> What this task involves
Write out the listing beneath this instruction in its entirety, exactly as it reads.

> Dataset extract
## begin

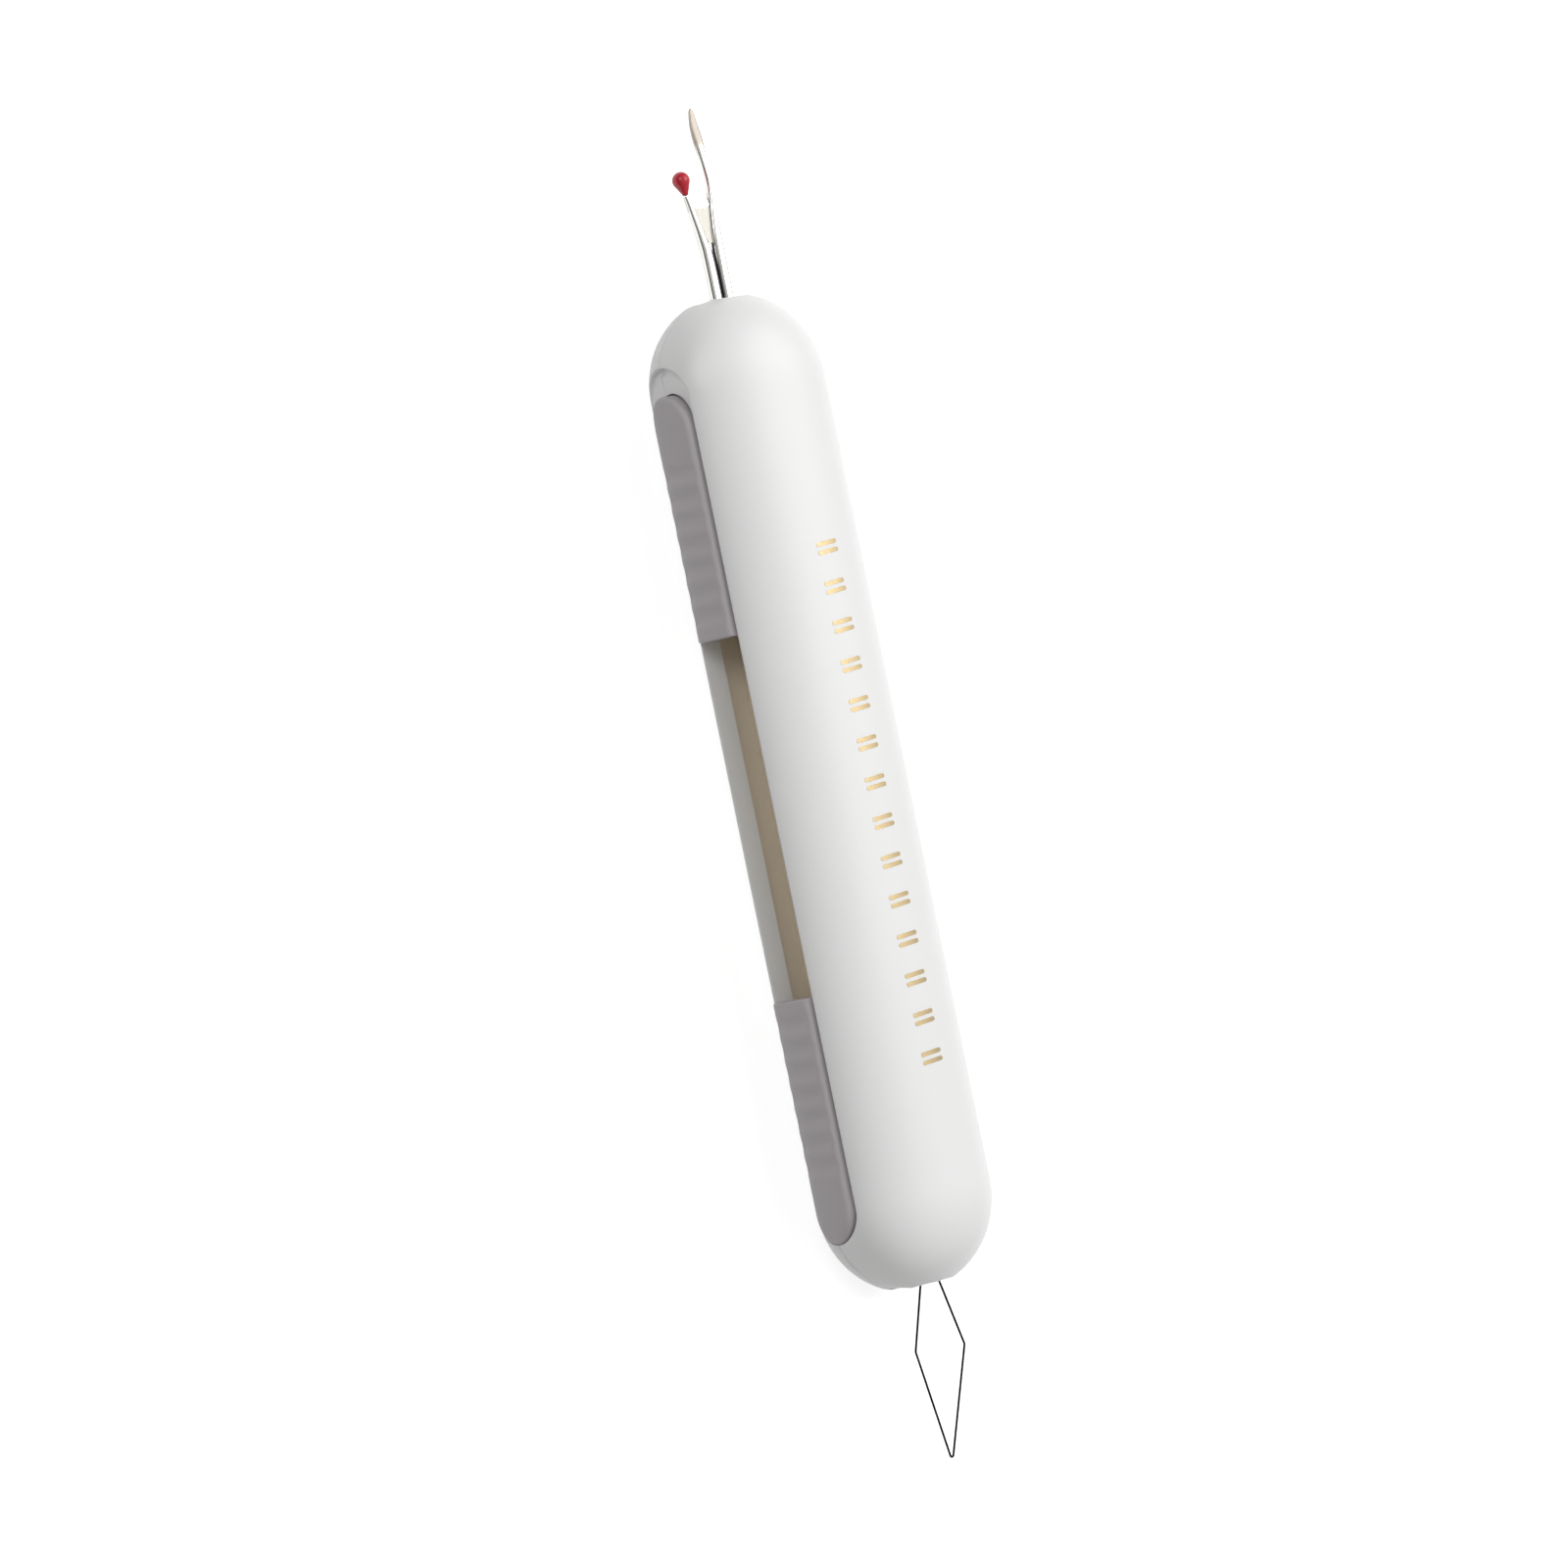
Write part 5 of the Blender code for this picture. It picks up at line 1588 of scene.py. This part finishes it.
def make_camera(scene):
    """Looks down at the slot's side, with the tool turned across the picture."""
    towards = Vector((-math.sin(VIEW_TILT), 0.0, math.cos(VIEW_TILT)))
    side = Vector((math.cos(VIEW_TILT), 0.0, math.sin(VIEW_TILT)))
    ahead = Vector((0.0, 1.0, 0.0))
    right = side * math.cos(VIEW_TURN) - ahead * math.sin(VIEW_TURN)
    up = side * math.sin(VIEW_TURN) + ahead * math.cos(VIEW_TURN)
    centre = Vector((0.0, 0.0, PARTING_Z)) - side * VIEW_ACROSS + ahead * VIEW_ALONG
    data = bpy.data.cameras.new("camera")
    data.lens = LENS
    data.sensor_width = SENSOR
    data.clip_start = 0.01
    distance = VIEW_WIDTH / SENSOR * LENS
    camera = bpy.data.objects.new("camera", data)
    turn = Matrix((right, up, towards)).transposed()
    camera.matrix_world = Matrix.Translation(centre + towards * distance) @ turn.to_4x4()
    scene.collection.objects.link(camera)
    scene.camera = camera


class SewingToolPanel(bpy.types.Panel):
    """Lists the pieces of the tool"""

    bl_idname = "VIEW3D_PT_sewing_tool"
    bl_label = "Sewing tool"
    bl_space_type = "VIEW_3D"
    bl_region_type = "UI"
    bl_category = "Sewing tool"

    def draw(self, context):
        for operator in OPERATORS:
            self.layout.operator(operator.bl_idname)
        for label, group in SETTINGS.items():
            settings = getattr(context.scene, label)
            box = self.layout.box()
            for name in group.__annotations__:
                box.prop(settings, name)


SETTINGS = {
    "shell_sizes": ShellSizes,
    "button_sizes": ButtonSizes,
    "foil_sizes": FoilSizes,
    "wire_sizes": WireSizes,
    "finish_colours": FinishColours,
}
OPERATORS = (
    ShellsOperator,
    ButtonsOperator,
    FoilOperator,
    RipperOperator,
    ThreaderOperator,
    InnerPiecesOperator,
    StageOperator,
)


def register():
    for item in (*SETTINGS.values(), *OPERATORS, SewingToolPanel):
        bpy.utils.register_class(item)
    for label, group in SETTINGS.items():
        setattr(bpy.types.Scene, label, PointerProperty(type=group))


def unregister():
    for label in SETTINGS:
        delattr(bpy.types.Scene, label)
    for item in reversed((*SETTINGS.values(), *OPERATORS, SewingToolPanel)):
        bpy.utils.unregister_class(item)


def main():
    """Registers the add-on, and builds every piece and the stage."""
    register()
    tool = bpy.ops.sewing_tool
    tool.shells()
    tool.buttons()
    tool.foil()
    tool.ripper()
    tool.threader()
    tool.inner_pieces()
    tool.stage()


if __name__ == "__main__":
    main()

## end

> Worked answer
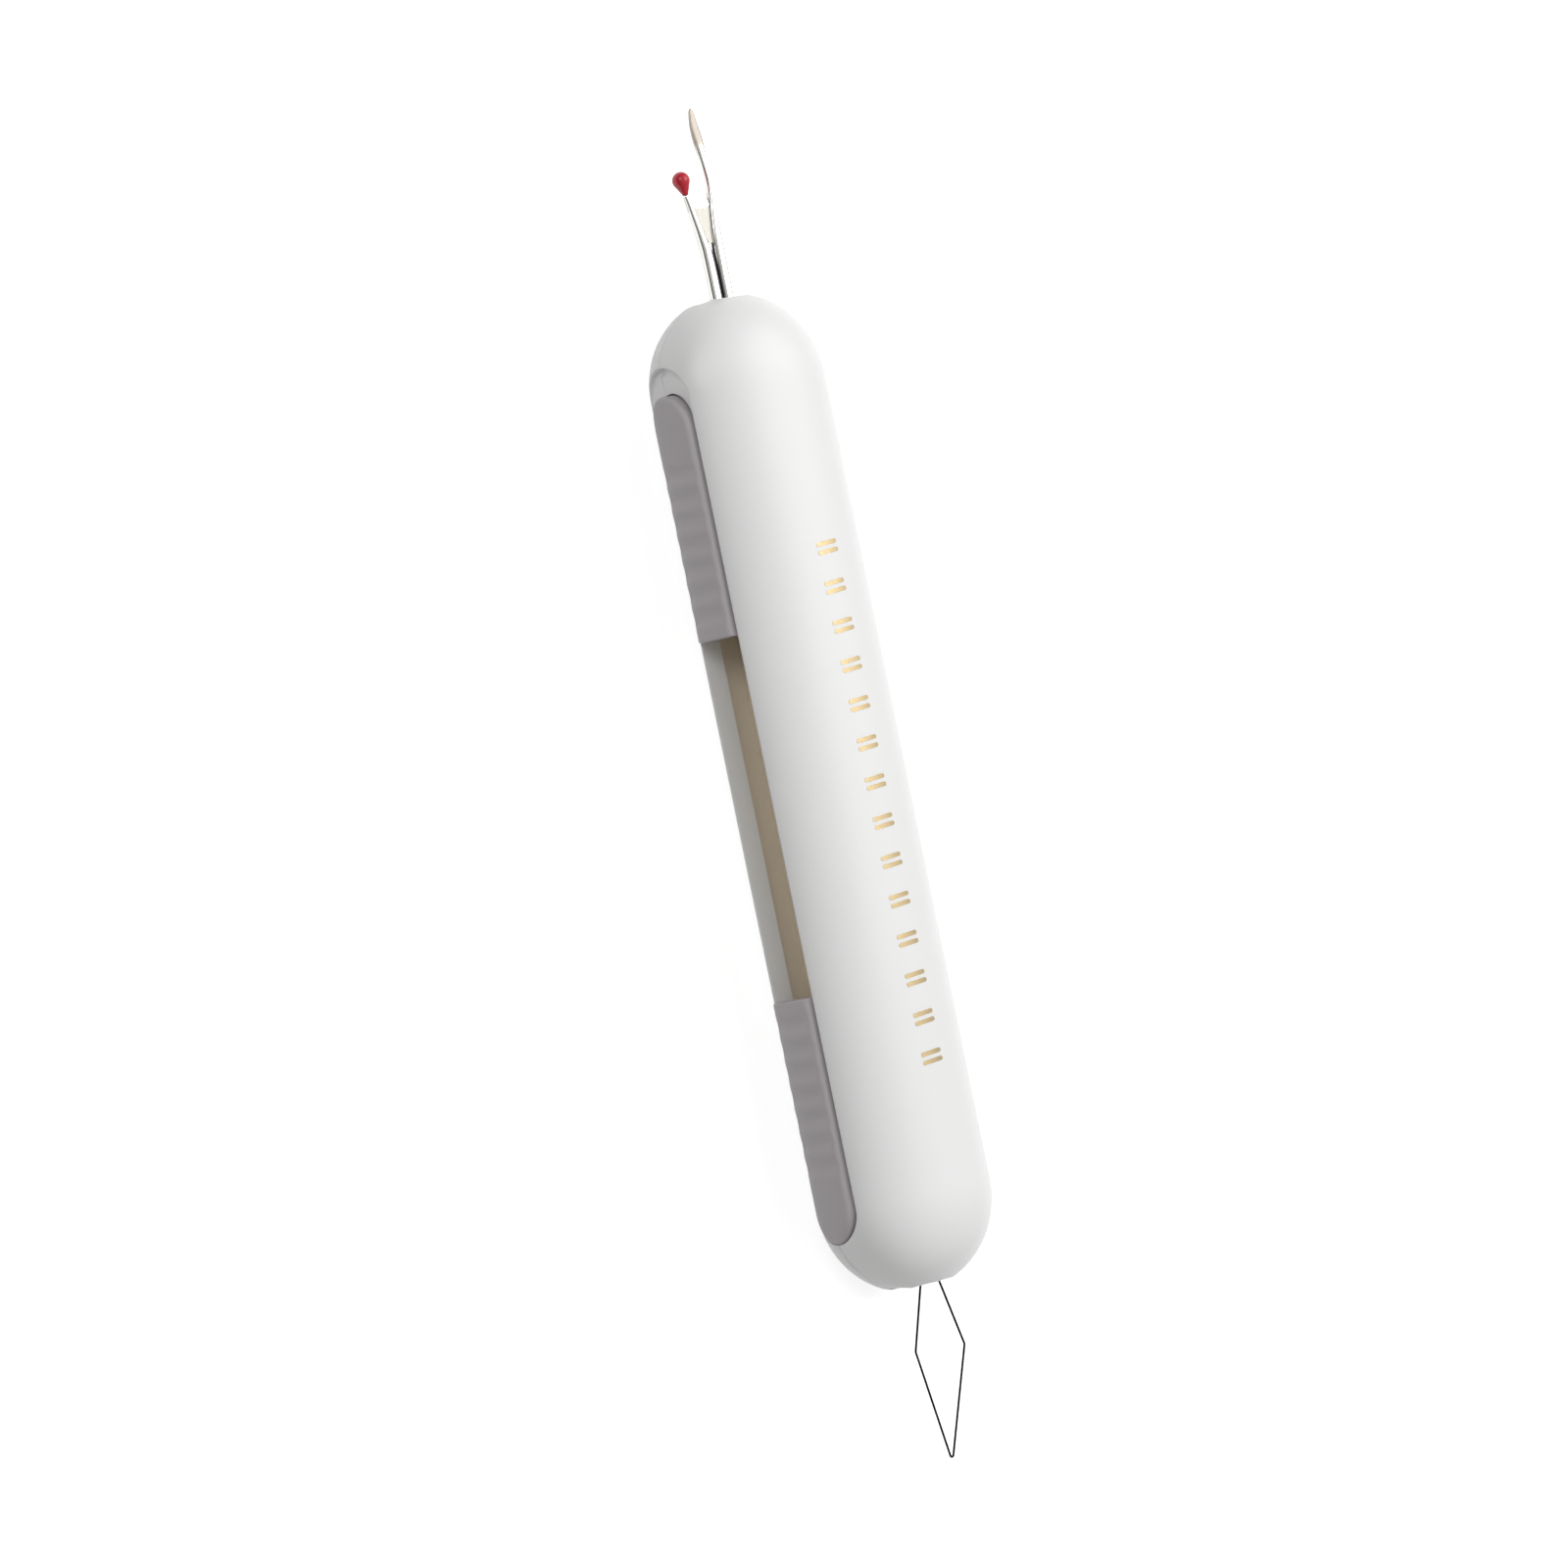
Write part 5 of the Blender code for this picture. It picks up at line 1588 of scene.py. This part finishes it.
def make_camera(scene):
    """Looks down at the slot's side, with the tool turned across the picture."""
    towards = Vector((-math.sin(VIEW_TILT), 0.0, math.cos(VIEW_TILT)))
    side = Vector((math.cos(VIEW_TILT), 0.0, math.sin(VIEW_TILT)))
    ahead = Vector((0.0, 1.0, 0.0))
    right = side * math.cos(VIEW_TURN) - ahead * math.sin(VIEW_TURN)
    up = side * math.sin(VIEW_TURN) + ahead * math.cos(VIEW_TURN)
    centre = Vector((0.0, 0.0, PARTING_Z)) - side * VIEW_ACROSS + ahead * VIEW_ALONG
    data = bpy.data.cameras.new("camera")
    data.lens = LENS
    data.sensor_width = SENSOR
    data.clip_start = 0.01
    distance = VIEW_WIDTH / SENSOR * LENS
    camera = bpy.data.objects.new("camera", data)
    turn = Matrix((right, up, towards)).transposed()
    camera.matrix_world = Matrix.Translation(centre + towards * distance) @ turn.to_4x4()
    scene.collection.objects.link(camera)
    scene.camera = camera


class SewingToolPanel(bpy.types.Panel):
    """Lists the pieces of the tool"""

    bl_idname = "VIEW3D_PT_sewing_tool"
    bl_label = "Sewing tool"
    bl_space_type = "VIEW_3D"
    bl_region_type = "UI"
    bl_category = "Sewing tool"

    def draw(self, context):
        for operator in OPERATORS:
            self.layout.operator(operator.bl_idname)
        for label, group in SETTINGS.items():
            settings = getattr(context.scene, label)
            box = self.layout.box()
            for name in group.__annotations__:
                box.prop(settings, name)


SETTINGS = {
    "shell_sizes": ShellSizes,
    "button_sizes": ButtonSizes,
    "foil_sizes": FoilSizes,
    "wire_sizes": WireSizes,
    "finish_colours": FinishColours,
}
OPERATORS = (
    ShellsOperator,
    ButtonsOperator,
    FoilOperator,
    RipperOperator,
    ThreaderOperator,
    InnerPiecesOperator,
    StageOperator,
)


def register():
    for item in (*SETTINGS.values(), *OPERATORS, SewingToolPanel):
        bpy.utils.register_class(item)
    for label, group in SETTINGS.items():
        setattr(bpy.types.Scene, label, PointerProperty(type=group))


def unregister():
    for label in SETTINGS:
        delattr(bpy.types.Scene, label)
    for item in reversed((*SETTINGS.values(), *OPERATORS, SewingToolPanel)):
        bpy.utils.unregister_class(item)


def main():
    """Registers the add-on, and builds every piece and the stage."""
    register()
    tool = bpy.ops.sewing_tool
    tool.shells()
    tool.buttons()
    tool.foil()
    tool.ripper()
    tool.threader()
    tool.inner_pieces()
    tool.stage()


if __name__ == "__main__":
    main()